- [SET EXERCISE]:
Copy out exactly the lines from the start of the data to the line containing "lip_t = 1.0; // [0.7:0.05:1.1]". Include both.

- [COLLECTED DATA]:
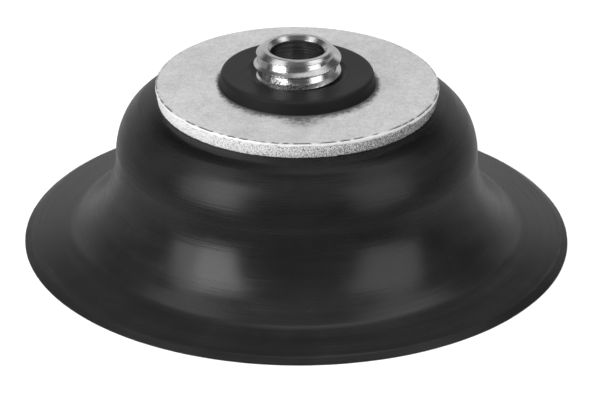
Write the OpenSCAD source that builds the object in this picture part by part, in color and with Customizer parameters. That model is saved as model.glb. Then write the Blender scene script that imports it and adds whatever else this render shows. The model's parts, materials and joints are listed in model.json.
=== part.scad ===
// Deep round vacuum suction cup with a bonded male threaded stub and a steel support plate.
// Millimetres. The origin is the centre of the sealing plane, and +Z runs up the stub's axis.

/* [Sealing lip] */
// Outer diameter of the sealing lip, free
lip_d = 62.4; // [58:0.1:70]
// Height of the lip's top face where its edge bevel starts
lip_edge_h = 0.55; // [0.4:0.05:1.0]
// Width of the bevel round the lip's edge
lip_bevel_w = 0.8; // [0.4:0.05:1.2]
// Height of the blunt tip left at the foot of the bevel
lip_tip_h = 0.06; // [0.04:0.01:0.2]
// Width of the flat land on the underside, at the lip's edge
lip_land_w = 0.8; // [0.4:0.1:1.5]
// Diameter of the crease where the lip meets the flare
crease_d = 51.2; // [49:0.1:54]
// Height of that crease above the sealing plane
crease_h = 1.4; // [1.1:0.05:2.2]
// Distance of the cavity's crease inside the outer one, along the radius
crease_inset = 0.9; // [0.6:0.1:1.2]
// Thickness of the lip under the crease
lip_t = 1.0; // [0.7:0.05:1.1]

/* [Cup wall] */
// Outer diameter at the waist, where the wall stands upright
waist_d = 40.84; // [38:0.02:43]
// Height of the waist above the sealing plane
waist_h = 10.5; // [9.5:0.1:11.5]
// Wall thickness at the waist
wall_t = 2.6; // [2:0.1:3.2]
// Radius of the outer shoulder between the waist and the crown
shoulder_r = 8.2; // [7.5:0.1:9]
// Radius of the cavity's corner under the crown
cavity_corner_r = 4.4; // [3:0.1:4.8]
// Height of the cavity's ceiling above the sealing plane
ceiling_h = 15.4; // [15.2:0.1:15.6]

/* [Crown and sealing boss] */
// Height of the crown's top, which is the underside of the support plate
crown_h = 17.1; // [17:0.05:17.4]
// Diameter of the boss at its top face
boss_top_d = 17.22; // [16.6:0.02:18]
// Diameter of the boss where it meets the plate
boss_base_d = 17.9; // [17.4:0.02:18.6]
// Height of the boss above the plate
boss_h = 1.48; // [1.2:0.02:2]
// Depth of the relief round the stub in the boss's top face
relief_h = 0.1; // [0.05:0.01:0.2]
// Width of that relief outside the thread
relief_w = 0.2; // [0.1:0.05:0.5]
// Break on the boss's top edge
boss_break = 0.18; // [0.05:0.01:0.4]
// Width by which the hole in the ceiling clears the stub's bore, all round
ceiling_hole_gap = 0.6; // [0.4:0.1:1]

/* [Support plate] */
// Diameter of the plate
plate_d = 32.0; // [30:0.1:33]
// Thickness of the plate
plate_t = 1.85; // [1.5:0.05:2.2]
// Roll-over on the punched top edge
plate_roll = 0.24; // [0.1:0.02:0.4]
// Depth of the smooth sheared band under the roll-over
plate_shear = 0.42; // [0.2:0.02:0.8]
// Amount by which the edge below that band tapers in to the underside
plate_taper = 0.24; // [0.1:0.02:0.4]
// Number of elastomer keys through the plate, under the boss
key_count = 6; // [3:1:8]
// Diameter of one key
key_d = 2.0; // [1.4:0.1:2.4]

/* [Threaded stub] */
// Outside diameter over the thread's crests
thread_d = 9.86; // [9.7:0.02:10]
// Pitch of the thread
thread_pitch = 1.5; // [1.5:0.05:1.6]
// Slope of the thread's flanks from the horizontal, in degrees
flank_angle = 30; // [25:1:30]
// Diameter at the thread's root
root_d = 8.16; // [8:0.02:8.4]
// Width of the thread's crest
crest_w = 0.24; // [0.18:0.01:0.3]
// Height of the stub above the boss
stub_h = 2.85; // [2.8:0.01:3.2]
// Diameter of the flat ring at the stub's mouth
mouth_d = 7.74; // [7.4:0.02:8]
// Height of the chamfer outside that ring
mouth_h = 0.88; // [0.7:0.02:1.1]
// Diameter of the vacuum bore
bore_d = 6.0; // [4:0.1:6]
// Chamfer at both ends of the bore
bore_chamfer = 0.33; // [0.1:0.01:0.4]
// Diameter of the plain shank, which carries the plate
shank_d = 9.2; // [9:0.1:9.6]
// Diameter of the anchor flange under the plate
flange_d = 11.8; // [11:0.1:12]
// Thickness of the anchor flange
flange_t = 1.1; // [0.8:0.05:1.1]
// Chamfer on the anchor flange's lower edge
flange_chamfer = 0.3; // [0.1:0.05:0.4]
// Diameter of the staked collar that holds the plate down
stake_d = 10.6; // [10.2:0.1:11]
// Height of the staked collar
stake_h = 0.4; // [0.3:0.05:0.5]
// Taper of the collar's side, and rise of its top towards the shank
stake_taper = 0.12; // [0.05:0.01:0.2]

/* [Flex zones] */
// Height of the cut between the wall and the skirt
wall_cut_h = 8.6; // [8:0.1:9.2]
// Height of the cut between the skirt and the sealing lip
skirt_cut_h = 5.2; // [4.8:0.1:5.8]

/* [Hidden] */
$fn = 96;

// overrun of cutting shapes, overlap of joined ones, and side margin of clipping squares
overrun = 1;
overlap = 0.5;
clip_margin = 5;

// heights
flange_z = crown_h - flange_t;
plate_top = crown_h + plate_t;
boss_top = plate_top + boss_h;
stub_top = boss_top + stub_h;

// outside of the cup
lip_r = lip_d / 2;
waist_r = waist_d / 2;
crease_r = crease_d / 2;
shoulder_x = waist_r - shoulder_r;

// inside of the cup
in_waist_r = waist_r - wall_t;
in_crease_r = crease_r - crease_inset;
in_crease_h = crease_h - lip_t;

// thread: the topmost crest ends where the mouth's chamfer starts
thread_r = thread_d / 2;
root_r = root_d / 2;
shank_r = shank_d / 2;
half_crest = crest_w / 2;
thread_top = stub_top - mouth_h;
groove_count = floor((thread_top - boss_top) / thread_pitch);

// the keys stand between the anchor flange and the rim of the boss
key_circle_r = (flange_d / 2 + boss_top_d / 2) / 2;

rubber = [0.13, 0.13, 0.135];
zinc = [0.74, 0.75, 0.77];
steel = [0.66, 0.67, 0.69];

// height of the middle of crest k, counted upwards from 0
function crest_z(k) = thread_top - half_crest - (groove_count - k) * thread_pitch;

// height of a flank that rises from radius r to the crest
function flank_h(r) = (thread_r - r) * tan(flank_angle);

// radius of the arc that leaves (x0, z0) upright and passes through (x1, z1)
function tangent_r(x0, z0, x1, z1) = (pow(x1 - x0, 2) + pow(z0 - z1, 2)) / (2 * (x1 - x0));

// flare from an upright side at the waist out to a crease, right of the axis
module flare_2d(top_r, foot_r, foot_h) {
    arc_r = tangent_r(top_r, waist_h, foot_r, foot_h);
    difference() {
        translate([0, foot_h]) square([foot_r, waist_h - foot_h]);
        translate([top_r + arc_r, waist_h]) circle(r = arc_r);
    }
}

// upper right quarter of a disc
module quarter_2d(radius) {
    intersection() {
        circle(r = radius);
        square(radius + overrun);
    }
}

// region enclosed by the cup's outer surface, right of the axis
module outer_2d() {
    intersection() {
        union() {
            translate([0, waist_h]) square([shoulder_x, crown_h - waist_h]);
            translate([shoulder_x, waist_h]) circle(r = shoulder_r);
        }
        translate([0, waist_h]) square([waist_r + clip_margin, crown_h - waist_h]);
    }
    flare_2d(waist_r, crease_r, crease_h);
    polygon([
        [0, 0],
        [lip_r, 0],
        [lip_r, lip_tip_h],
        [lip_r - lip_bevel_w, lip_edge_h],
        [crease_r, crease_h],
        [0, crease_h]
    ]);
}

// region of the cavity, right of the axis
module cavity_2d() {
    corner_x = in_waist_r - cavity_corner_r;
    corner_z = ceiling_h - cavity_corner_r;
    land_r = lip_r - lip_land_w;
    translate([0, waist_h]) square([in_waist_r, corner_z - waist_h]);
    translate([0, corner_z]) square([corner_x, cavity_corner_r]);
    translate([corner_x, corner_z]) quarter_2d(cavity_corner_r);
    flare_2d(in_waist_r, in_crease_r, in_crease_h);
    polygon([
        [0, -overrun],
        [land_r, -overrun],
        [land_r, 0],
        [in_crease_r, in_crease_h],
        [0, in_crease_h]
    ]);
}

// the moulding between two heights
module moulding(bottom, top) {
    rotate_extrude()
        intersection() {
            difference() {
                outer_2d();
                cavity_2d();
            }
            translate([0, bottom]) square([lip_r + clip_margin, top - bottom]);
        }
}

// cylinders of the keys' diameter, one at each key's place
module keys(bottom, height) {
    for (i = [0:key_count - 1])
        rotate([0, 0, (i + 0.5) * 360 / key_count])
            translate([key_circle_r, 0, bottom])
                cylinder(d = key_d, h = height);
}

// stub without its bore: anchor flange, shank, staked collar and thread; the thread's crests
// and grooves are rings one pitch apart, so its outside diameter is a true wall all round
module stub_envelope() {
    flange_r = flange_d / 2;
    stake_r = stake_d / 2;
    stake_top = plate_top + stake_h;
    first_crest_foot = crest_z(0) - half_crest;
    rotate_extrude()
        polygon(concat(
            [
                [0, flange_z],
                [flange_r - flange_chamfer, flange_z],
                [flange_r, flange_z + flange_chamfer],
                [flange_r, crown_h],
                [shank_r, crown_h],
                [shank_r, plate_top],
                [stake_r, plate_top],
                [stake_r - stake_taper, stake_top],
                [shank_r, stake_top + stake_taper],
                [shank_r, first_crest_foot - flank_h(shank_r)],
                [thread_r, first_crest_foot]
            ],
            // one groove above each crest but the last
            [for (k = [0:1:groove_count - 1]) for (point = [
                    [thread_r, crest_z(k) + half_crest],
                    [root_r, crest_z(k) + half_crest + flank_h(root_r)],
                    [root_r, crest_z(k + 1) - half_crest - flank_h(root_r)],
                    [thread_r, crest_z(k + 1) - half_crest]
                ]) point],
            [
                [thread_r, thread_top],
                [mouth_d / 2, stub_top],
                [0, stub_top]
            ]
        ));
}

// turned hollow stub, the vacuum passes down its bore
module threaded_stub() {
    bore_r = bore_d / 2;
    // each chamfer cone is centred on an end face
    cone_h = 2 * bore_chamfer;
    cone_r = bore_r + cone_h;
    color(zinc)
        difference() {
            stub_envelope();
            translate([0, 0, flange_z - overrun])
                cylinder(d = bore_d, h = stub_top - flange_z + 2 * overrun);
            translate([0, 0, stub_top - bore_chamfer])
                cylinder(r1 = bore_r, r2 = cone_r, h = cone_h);
            translate([0, 0, flange_z - bore_chamfer])
                cylinder(r1 = cone_r, r2 = bore_r, h = cone_h);
        }
}

// punched steel disc, held between the stub's flange and its staked collar
module support_plate() {
    plate_r = plate_d / 2;
    roll_x = plate_r - plate_roll;
    roll_z = plate_top - plate_roll;
    color(steel)
        difference() {
            rotate_extrude() {
                polygon([
                    [shank_r, crown_h],
                    [plate_r - plate_taper, crown_h],
                    [plate_r, roll_z - plate_shear],
                    [plate_r, roll_z],
                    [roll_x, roll_z],
                    [roll_x, plate_top],
                    [shank_r, plate_top]
                ]);
                translate([roll_x, roll_z]) quarter_2d(plate_roll);
            }
            keys(crown_h - overrun, plate_t + 2 * overrun);
        }
}

// bonded part of the moulding: crown below the plate, keys through it, sealing boss above it
module cup_crown() {
    boss_top_r = boss_top_d / 2;
    color(rubber)
        difference() {
            union() {
                moulding(ceiling_h, crown_h);
                keys(crown_h - overlap, plate_t + 2 * overlap);
                rotate_extrude()
                    polygon([
                        [0, plate_top],
                        [boss_base_d / 2, plate_top],
                        [boss_top_r, boss_top - boss_break],
                        [boss_top_r - boss_break, boss_top],
                        [0, boss_top]
                    ]);
            }
            stub_envelope();
            translate([0, 0, boss_top - relief_h])
                cylinder(d = thread_d + 2 * relief_w, h = overrun);
            // hole through the ceiling, up into the space of the anchor flange
            translate([0, 0, ceiling_h - overrun])
                cylinder(
                    d = bore_d + 2 * ceiling_hole_gap,
                    h = flange_z - ceiling_h + overrun + overlap
                );
        }
}

// wall between the crown and the skirt, which shortens as the cup is pressed down
module cup_wall() {
    color(rubber) moulding(wall_cut_h, ceiling_h);
}

// upper flare, which bends as the lip tilts
module cup_skirt() {
    color(rubber) moulding(skirt_cut_h, wall_cut_h);
}

// lower flare and thin lip, which seats on the workpiece
module sealing_lip() {
    color(rubber) moulding(0, skirt_cut_h);
}

threaded_stub();
support_plate();
cup_crown();
cup_wall();
cup_skirt();
sealing_lip();
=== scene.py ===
"""A vacuum suction cup: an elastomer cup with a flared lip, a punched support disc held in its
crown, an elastomer boss on the disc and a hollow threaded stub through the middle.

The axis is Z and the lip rests on z = 0. The front, where the camera is, is -Y and the right
is +X. Sizes are in mm and become metres when a mesh is made; materials use metres. Profiles
are lists of (radius, height) points, spun round Z.
"""

import json
import math

import bpy
import bmesh
import numpy as np
from mathutils import Matrix, Vector


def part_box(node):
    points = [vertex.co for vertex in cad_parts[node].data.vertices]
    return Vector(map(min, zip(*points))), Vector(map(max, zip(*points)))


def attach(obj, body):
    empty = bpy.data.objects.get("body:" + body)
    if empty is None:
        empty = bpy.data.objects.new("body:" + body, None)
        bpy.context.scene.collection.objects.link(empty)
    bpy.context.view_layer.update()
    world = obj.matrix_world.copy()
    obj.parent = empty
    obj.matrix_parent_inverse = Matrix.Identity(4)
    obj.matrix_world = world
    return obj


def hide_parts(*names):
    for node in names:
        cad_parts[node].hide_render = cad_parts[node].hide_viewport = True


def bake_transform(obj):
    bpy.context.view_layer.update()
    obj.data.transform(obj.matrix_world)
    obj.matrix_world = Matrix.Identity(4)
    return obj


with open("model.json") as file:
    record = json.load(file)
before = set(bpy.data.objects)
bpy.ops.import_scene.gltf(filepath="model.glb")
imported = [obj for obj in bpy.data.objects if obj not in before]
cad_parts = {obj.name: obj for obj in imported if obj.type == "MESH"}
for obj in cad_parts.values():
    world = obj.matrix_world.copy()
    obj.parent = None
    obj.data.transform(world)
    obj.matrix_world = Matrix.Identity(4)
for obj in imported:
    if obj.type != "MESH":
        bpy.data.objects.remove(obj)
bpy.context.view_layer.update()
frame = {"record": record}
scene = bpy.context.scene
MM = 0.001
TAU = 2 * math.pi


# ---------------------------------------------------------------- dimensions, mm
def box_mm(node):
    """The two corners of a CAD piece's bounding box."""
    return [[round(value / MM, 3) for value in corner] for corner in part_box(node)]


mounts = {mount["name"]: mount for mount in frame["record"]["mounts"]}
_, (LIP_R, _, LIP_CUT_Z) = box_mm("sealing_lip")
_, (_, _, SKIRT_CUT_Z) = box_mm("cup_skirt")
_, (WAIST_R, _, CEILING_Z) = box_mm("cup_wall")
(_, _, PLATE_Z0), (PLATE_R, _, PLATE_Z1) = box_mm("support_plate")
_, (_, _, BOSS_Z) = box_mm("cup_crown")
(_, _, STUB_Z0), (_, _, STUB_Z1) = box_mm("threaded_stub")
BORE_R = mounts["vacuum_bore"]["dims"]["r_mm"]
THREAD_R = mounts["thread"]["dims"]["r_mm"]
PITCH = 1.5
WAIST_Z = 10.5
WALL_T = 2.6
BOSS_R, BOSS_FOOT_R = 8.61, 8.82
FLANGE_R, SHANK_R, STAKE_R = 5.9, 4.6, 5.3
BORE_CHAMFER = 0.4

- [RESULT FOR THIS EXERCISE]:
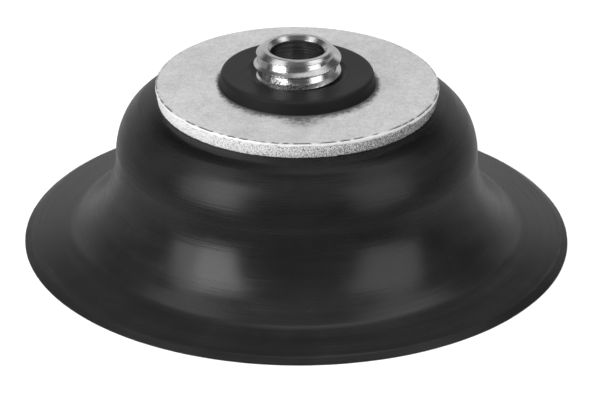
Write the OpenSCAD source that builds the object in this picture part by part, in color and with Customizer parameters. That model is saved as model.glb. Then write the Blender scene script that imports it and adds whatever else this render shows. The model's parts, materials and joints are listed in model.json.
=== part.scad ===
// Deep round vacuum suction cup with a bonded male threaded stub and a steel support plate.
// Millimetres. The origin is the centre of the sealing plane, and +Z runs up the stub's axis.

/* [Sealing lip] */
// Outer diameter of the sealing lip, free
lip_d = 62.4; // [58:0.1:70]
// Height of the lip's top face where its edge bevel starts
lip_edge_h = 0.55; // [0.4:0.05:1.0]
// Width of the bevel round the lip's edge
lip_bevel_w = 0.8; // [0.4:0.05:1.2]
// Height of the blunt tip left at the foot of the bevel
lip_tip_h = 0.06; // [0.04:0.01:0.2]
// Width of the flat land on the underside, at the lip's edge
lip_land_w = 0.8; // [0.4:0.1:1.5]
// Diameter of the crease where the lip meets the flare
crease_d = 51.2; // [49:0.1:54]
// Height of that crease above the sealing plane
crease_h = 1.4; // [1.1:0.05:2.2]
// Distance of the cavity's crease inside the outer one, along the radius
crease_inset = 0.9; // [0.6:0.1:1.2]
// Thickness of the lip under the crease
lip_t = 1.0; // [0.7:0.05:1.1]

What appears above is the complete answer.